## Goal of the exercise
Everything in the listing below from the line containing "clear_leaflets(frond, others)" through the line containing "imported = [obj" should be repeated exactly; leave out every other line.

## Recorded information
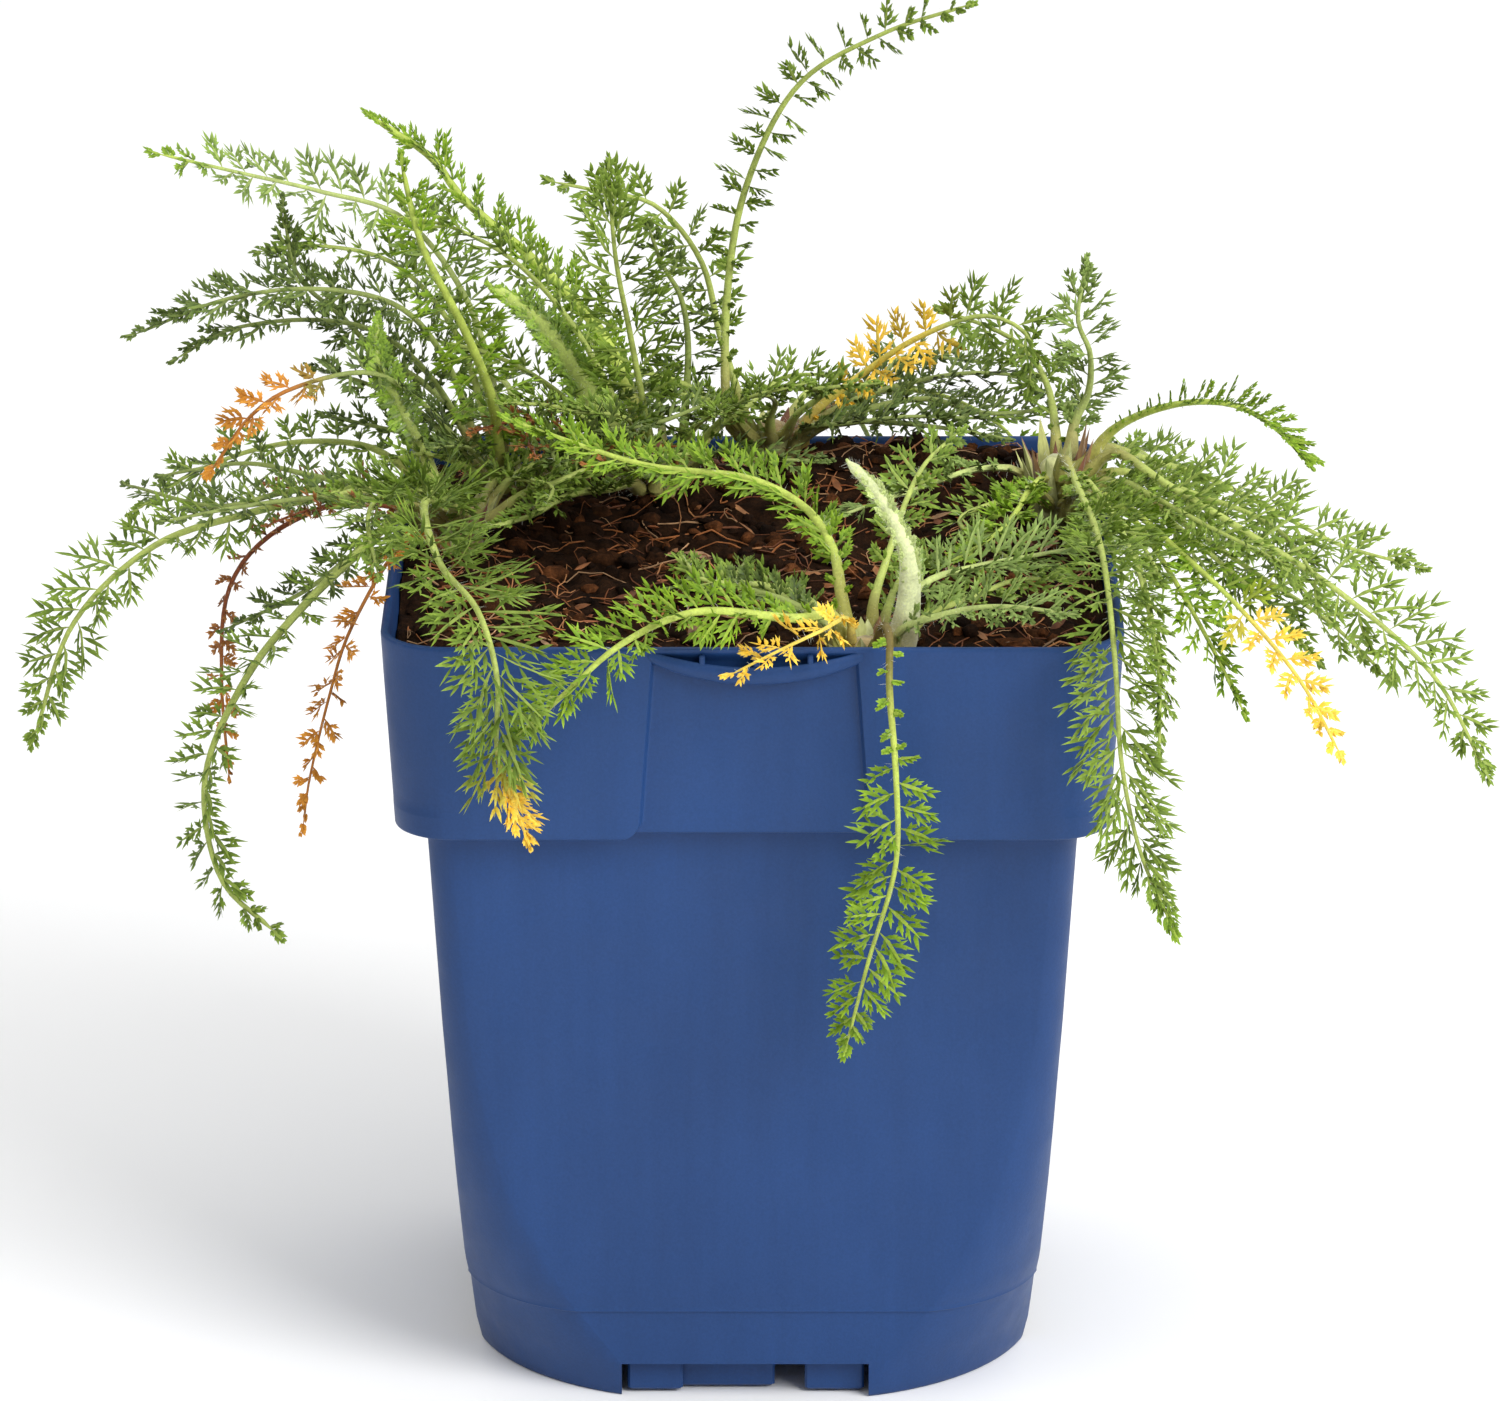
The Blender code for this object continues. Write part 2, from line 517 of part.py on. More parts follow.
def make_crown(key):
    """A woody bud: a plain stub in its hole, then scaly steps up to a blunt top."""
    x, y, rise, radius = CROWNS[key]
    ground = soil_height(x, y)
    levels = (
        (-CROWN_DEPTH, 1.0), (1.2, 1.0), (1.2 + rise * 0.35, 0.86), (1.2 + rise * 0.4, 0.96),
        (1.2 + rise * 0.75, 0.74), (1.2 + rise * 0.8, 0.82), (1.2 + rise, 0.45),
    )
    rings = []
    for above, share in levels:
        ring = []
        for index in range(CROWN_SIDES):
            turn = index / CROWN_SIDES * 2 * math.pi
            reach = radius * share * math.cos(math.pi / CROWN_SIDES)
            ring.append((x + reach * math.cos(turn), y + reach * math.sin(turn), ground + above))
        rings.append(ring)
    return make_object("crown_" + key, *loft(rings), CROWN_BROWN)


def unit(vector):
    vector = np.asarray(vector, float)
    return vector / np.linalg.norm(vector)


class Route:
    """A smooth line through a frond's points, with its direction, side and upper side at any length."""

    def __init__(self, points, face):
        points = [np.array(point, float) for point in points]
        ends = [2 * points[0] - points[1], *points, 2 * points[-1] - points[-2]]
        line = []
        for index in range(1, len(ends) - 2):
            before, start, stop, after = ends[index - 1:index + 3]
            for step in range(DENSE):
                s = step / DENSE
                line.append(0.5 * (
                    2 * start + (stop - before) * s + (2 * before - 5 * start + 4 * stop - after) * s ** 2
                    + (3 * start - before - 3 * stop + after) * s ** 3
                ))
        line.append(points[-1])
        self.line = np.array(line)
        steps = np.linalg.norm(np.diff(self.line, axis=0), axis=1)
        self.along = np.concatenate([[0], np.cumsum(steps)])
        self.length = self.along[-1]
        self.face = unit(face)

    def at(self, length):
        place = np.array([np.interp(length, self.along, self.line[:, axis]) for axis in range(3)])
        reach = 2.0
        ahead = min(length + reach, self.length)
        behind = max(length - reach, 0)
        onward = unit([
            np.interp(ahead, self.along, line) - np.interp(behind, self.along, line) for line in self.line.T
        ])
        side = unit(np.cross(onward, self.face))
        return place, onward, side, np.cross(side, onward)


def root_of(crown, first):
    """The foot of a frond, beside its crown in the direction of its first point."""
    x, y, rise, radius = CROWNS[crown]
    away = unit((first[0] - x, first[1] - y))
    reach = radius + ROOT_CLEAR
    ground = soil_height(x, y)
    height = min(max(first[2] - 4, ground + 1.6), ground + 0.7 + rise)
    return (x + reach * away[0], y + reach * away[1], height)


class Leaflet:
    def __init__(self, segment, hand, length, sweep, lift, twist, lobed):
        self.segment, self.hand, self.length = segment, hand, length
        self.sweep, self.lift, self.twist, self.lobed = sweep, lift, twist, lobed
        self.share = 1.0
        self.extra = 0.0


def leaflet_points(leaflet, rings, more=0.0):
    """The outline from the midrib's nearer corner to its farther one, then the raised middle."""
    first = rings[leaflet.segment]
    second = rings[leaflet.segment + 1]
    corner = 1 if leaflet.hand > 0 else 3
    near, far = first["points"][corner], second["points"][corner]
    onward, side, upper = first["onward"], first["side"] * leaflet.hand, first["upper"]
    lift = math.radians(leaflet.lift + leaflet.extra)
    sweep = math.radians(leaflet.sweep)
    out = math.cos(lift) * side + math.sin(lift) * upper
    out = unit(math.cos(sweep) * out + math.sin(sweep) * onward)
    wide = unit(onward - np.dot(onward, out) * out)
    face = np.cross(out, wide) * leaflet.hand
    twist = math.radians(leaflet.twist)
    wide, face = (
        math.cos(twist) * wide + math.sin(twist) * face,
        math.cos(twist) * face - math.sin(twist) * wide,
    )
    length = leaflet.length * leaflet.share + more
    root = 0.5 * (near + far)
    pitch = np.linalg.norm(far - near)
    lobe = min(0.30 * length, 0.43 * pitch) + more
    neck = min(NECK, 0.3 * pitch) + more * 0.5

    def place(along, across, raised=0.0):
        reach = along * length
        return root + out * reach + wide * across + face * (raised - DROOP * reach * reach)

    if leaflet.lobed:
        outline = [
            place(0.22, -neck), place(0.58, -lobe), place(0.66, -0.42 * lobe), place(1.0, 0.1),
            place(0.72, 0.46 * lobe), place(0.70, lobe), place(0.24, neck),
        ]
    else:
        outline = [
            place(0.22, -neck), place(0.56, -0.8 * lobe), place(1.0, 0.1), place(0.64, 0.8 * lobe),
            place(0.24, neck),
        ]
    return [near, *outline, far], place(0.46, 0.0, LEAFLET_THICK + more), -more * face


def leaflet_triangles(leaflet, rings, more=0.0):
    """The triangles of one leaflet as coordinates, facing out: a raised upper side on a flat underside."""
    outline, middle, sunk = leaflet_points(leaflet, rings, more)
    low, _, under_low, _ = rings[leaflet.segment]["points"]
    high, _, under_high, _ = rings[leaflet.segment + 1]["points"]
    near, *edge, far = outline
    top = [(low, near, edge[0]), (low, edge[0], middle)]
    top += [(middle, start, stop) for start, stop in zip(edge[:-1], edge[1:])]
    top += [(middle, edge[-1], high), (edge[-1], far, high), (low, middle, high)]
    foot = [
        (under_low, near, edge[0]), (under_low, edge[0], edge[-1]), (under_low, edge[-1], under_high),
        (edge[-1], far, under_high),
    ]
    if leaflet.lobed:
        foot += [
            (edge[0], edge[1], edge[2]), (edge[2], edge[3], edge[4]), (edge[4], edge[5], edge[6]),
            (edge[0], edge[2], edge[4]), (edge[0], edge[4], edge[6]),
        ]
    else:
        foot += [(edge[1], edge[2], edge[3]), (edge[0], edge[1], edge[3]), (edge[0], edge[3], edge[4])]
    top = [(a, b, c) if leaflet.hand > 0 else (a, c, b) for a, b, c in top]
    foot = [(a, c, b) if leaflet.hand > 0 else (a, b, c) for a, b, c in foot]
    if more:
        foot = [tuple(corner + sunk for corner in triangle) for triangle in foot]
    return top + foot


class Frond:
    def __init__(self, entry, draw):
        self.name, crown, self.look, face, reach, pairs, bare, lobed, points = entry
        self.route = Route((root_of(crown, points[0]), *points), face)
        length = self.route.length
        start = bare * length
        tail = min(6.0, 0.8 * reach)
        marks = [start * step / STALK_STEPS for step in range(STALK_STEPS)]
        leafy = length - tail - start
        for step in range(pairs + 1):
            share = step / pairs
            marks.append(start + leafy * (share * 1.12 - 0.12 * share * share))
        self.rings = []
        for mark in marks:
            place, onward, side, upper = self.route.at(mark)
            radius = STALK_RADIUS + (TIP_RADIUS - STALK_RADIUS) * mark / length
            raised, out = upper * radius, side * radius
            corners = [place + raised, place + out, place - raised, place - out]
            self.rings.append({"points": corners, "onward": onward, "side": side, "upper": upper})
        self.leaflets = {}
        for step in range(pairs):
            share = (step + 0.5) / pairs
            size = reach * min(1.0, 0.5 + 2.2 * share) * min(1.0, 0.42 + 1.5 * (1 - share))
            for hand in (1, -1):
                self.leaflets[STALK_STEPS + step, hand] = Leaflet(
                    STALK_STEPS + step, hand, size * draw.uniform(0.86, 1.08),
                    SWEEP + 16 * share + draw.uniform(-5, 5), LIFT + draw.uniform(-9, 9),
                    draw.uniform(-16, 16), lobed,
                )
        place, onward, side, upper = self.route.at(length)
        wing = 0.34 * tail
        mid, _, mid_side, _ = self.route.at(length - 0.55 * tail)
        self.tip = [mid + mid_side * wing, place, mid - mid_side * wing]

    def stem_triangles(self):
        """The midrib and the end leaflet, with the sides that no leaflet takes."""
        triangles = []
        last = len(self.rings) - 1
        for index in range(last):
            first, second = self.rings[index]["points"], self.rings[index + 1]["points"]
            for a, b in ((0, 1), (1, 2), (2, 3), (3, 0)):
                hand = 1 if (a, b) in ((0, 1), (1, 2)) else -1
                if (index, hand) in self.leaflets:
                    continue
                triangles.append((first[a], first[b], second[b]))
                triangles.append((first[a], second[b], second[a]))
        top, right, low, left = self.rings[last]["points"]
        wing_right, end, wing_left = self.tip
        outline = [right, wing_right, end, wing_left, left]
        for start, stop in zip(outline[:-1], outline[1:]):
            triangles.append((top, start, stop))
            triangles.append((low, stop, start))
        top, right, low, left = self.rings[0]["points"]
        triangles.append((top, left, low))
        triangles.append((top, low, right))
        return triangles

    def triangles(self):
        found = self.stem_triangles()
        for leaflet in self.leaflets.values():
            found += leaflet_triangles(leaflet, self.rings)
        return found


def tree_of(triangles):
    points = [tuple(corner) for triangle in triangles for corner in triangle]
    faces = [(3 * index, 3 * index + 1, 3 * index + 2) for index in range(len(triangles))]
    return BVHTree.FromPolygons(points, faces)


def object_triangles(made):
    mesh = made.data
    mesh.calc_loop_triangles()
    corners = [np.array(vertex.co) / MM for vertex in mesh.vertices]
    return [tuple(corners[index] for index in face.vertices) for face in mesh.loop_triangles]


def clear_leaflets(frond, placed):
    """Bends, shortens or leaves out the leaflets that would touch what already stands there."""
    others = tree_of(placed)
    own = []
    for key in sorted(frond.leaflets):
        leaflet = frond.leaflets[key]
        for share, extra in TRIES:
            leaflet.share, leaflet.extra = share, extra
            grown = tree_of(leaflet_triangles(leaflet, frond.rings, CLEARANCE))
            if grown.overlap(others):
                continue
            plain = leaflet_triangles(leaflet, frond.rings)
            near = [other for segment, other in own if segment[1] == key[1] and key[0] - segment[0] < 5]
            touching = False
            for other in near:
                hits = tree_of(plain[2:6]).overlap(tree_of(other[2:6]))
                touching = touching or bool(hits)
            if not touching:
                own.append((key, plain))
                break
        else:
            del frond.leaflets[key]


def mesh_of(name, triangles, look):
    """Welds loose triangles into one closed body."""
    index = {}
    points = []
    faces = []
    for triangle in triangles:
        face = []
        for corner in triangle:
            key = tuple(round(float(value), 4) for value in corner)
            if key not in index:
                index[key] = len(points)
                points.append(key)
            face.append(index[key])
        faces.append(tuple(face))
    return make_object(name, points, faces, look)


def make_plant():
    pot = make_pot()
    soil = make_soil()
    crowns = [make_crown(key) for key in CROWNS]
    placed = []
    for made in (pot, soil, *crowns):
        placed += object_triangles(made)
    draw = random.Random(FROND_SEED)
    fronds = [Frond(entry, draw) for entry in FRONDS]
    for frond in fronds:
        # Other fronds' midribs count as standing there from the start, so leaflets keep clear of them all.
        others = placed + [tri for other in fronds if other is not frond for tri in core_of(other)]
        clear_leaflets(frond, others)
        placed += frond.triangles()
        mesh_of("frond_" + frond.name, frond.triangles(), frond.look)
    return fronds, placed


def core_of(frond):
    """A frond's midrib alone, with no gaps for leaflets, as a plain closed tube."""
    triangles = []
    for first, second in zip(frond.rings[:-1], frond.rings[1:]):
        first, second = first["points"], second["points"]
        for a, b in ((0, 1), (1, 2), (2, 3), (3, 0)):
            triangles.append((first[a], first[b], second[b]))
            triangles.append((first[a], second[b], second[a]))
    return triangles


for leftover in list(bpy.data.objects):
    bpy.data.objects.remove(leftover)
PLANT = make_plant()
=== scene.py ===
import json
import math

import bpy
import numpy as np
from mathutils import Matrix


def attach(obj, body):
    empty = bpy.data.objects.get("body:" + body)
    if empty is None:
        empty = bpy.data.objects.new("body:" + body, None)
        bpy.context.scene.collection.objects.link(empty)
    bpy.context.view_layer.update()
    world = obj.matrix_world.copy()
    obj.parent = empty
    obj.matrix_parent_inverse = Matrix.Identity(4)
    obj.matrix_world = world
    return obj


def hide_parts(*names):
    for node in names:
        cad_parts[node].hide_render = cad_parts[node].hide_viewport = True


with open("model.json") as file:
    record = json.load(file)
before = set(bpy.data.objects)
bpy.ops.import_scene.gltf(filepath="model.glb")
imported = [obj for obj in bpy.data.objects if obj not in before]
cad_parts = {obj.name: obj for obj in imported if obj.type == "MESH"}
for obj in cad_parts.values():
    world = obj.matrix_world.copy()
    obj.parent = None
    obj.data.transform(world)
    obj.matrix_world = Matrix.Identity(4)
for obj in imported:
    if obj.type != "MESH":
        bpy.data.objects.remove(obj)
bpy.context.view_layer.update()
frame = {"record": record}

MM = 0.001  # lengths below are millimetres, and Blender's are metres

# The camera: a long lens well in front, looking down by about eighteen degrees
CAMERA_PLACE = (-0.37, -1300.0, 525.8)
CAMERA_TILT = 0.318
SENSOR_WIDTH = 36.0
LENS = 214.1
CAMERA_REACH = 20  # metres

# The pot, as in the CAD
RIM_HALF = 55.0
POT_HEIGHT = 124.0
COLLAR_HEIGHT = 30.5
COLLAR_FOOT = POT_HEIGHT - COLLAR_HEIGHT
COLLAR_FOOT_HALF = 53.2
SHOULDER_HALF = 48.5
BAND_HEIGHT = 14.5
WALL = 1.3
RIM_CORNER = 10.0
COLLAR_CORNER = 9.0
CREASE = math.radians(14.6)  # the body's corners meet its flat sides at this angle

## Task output
        clear_leaflets(frond, others)
        placed += frond.triangles()
        mesh_of("frond_" + frond.name, frond.triangles(), frond.look)
    return fronds, placed


def core_of(frond):
    """A frond's midrib alone, with no gaps for leaflets, as a plain closed tube."""
    triangles = []
    for first, second in zip(frond.rings[:-1], frond.rings[1:]):
        first, second = first["points"], second["points"]
        for a, b in ((0, 1), (1, 2), (2, 3), (3, 0)):
            triangles.append((first[a], first[b], second[b]))
            triangles.append((first[a], second[b], second[a]))
    return triangles


for leftover in list(bpy.data.objects):
    bpy.data.objects.remove(leftover)
PLANT = make_plant()
=== scene.py ===
import json
import math

import bpy
import numpy as np
from mathutils import Matrix


def attach(obj, body):
    empty = bpy.data.objects.get("body:" + body)
    if empty is None:
        empty = bpy.data.objects.new("body:" + body, None)
        bpy.context.scene.collection.objects.link(empty)
    bpy.context.view_layer.update()
    world = obj.matrix_world.copy()
    obj.parent = empty
    obj.matrix_parent_inverse = Matrix.Identity(4)
    obj.matrix_world = world
    return obj


def hide_parts(*names):
    for node in names:
        cad_parts[node].hide_render = cad_parts[node].hide_viewport = True


with open("model.json") as file:
    record = json.load(file)
before = set(bpy.data.objects)
bpy.ops.import_scene.gltf(filepath="model.glb")
imported = [obj for obj in bpy.data.objects if obj not in before]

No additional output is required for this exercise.